Linear-scaling subspace-iteration algorithm with optimally localized nonorthogonal wave functions for Kohn-Sham density functional theory

We present a linear-scaling method for electronic structure computations in the context of Kohn-Sham density functional theory (DFT). The method is based on a subspace iteration, and takes advantage of the nonorthogonal formulation of the Kohn-Sham functional, and the improved localization properties of nonorthogonal wave functions. A one-dimensional linear problem is presented as a benchmark for the analysis of linear-scaling algorithms for Kohn-Sham DFT. Using this one-dimensional model, we study the convergence properties of the localized subspace-iteration algorithm presented. We demonstrate the efficiency of the algorithm for practical applications by performing fully three-dimensional computations of the electronic density of alkane chains.

Figure 1

(Color online) Chebyshev polynomial of degree 10, depicting its fast growth outside the interval $\left[-1,1\right]$.

Figure 2

(Color online) Band structure for different values of $\sigma$ and $a$. Choosing $a$ and $\sigma$ appropriately we can control the size of the energy-band gap. In figures (a) $a=1000;\sigma =0.15$, (b) $a=100;\sigma =0.3$, (c) $a=10;\sigma =0.3$, we show insulator systems with different size gaps.
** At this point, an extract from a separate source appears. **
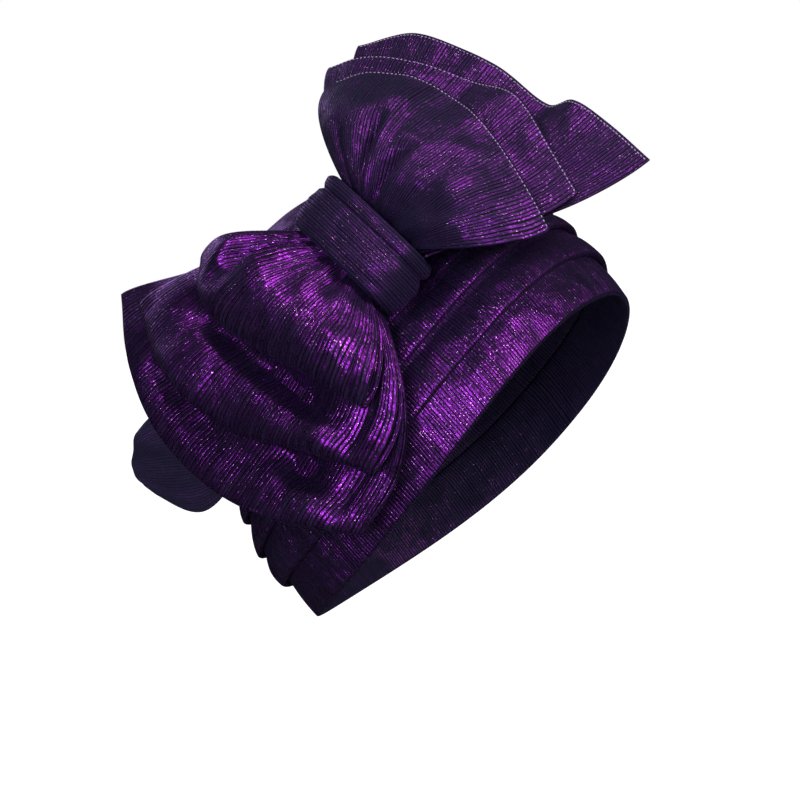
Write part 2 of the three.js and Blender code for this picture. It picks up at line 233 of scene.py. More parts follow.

The gap in the system shown in figure (d) ($a=10;\sigma =0.45$) is almost zero, closer to what occurs in a metal.

Figure 3

(Color online) Band gap as function of $a$ and $\sigma$. (a) Fixed $\sigma$, $a$ varies from 0 to $10000$; the gap scales like $\sqrt{a}$. (b) Fixed $a$, $\sigma$ varies from 0.05 to 0.4; the gap scales like $1/\sigma$.

Figure 4

(Color online) Trajectory of the energy in the LSI iteration. (a) Logarithmic plot of the error in the energy for each step in the LSI iteration $\left(a=50,\sigma =0.3,R_c=2.0\right)$. (b) Logarithmic plot of the error in the energy in the LSI iteration $\left(a=50,\sigma =0.3,R_c=2.0\right)$; for each step, the errors before and after the truncation of the wave functions are both shown. (c) Remanent fluctuation in the energy $\left(a=50,\sigma =0.3,R_c=2.0\right)$. (d) Remanent fluctuation in the energy $\left(a=10,\sigma =0.4,R_c=2.0\right)$.

Figure 5

(Color online) The effect of the cutoff radius on the accuracy for the insulator case. (a) Logarithmic plot of the error in the energy for different cutoff radii. (b) The resulting wave functions for cutoff radii 0.2, 0.6, and 1.0.

Figure 6

(Color online) The effect of the cutoff radius on the accuracy for the metallic case. (a) Logarithmic plot of the error in the energy for different cutoff radii. (b) The resulting wave functions for cutoff radii 3.0, 6.0, and 9.0.

Figure 7

(Color online) Electron density of an alkane chain obtained with the LSI algorithm. (a) Atomic configuration, obtained using the package GAUSSIAN (Ref. 39). (b) Electron density.

Figure 8

(Color online) Timings obtained with the LSI code. Linear scaling is observed. (a) Localization, (b) Chebyshev filter; $n=10$, (c) Fermi energy, (d) inverse of the Gram matrix.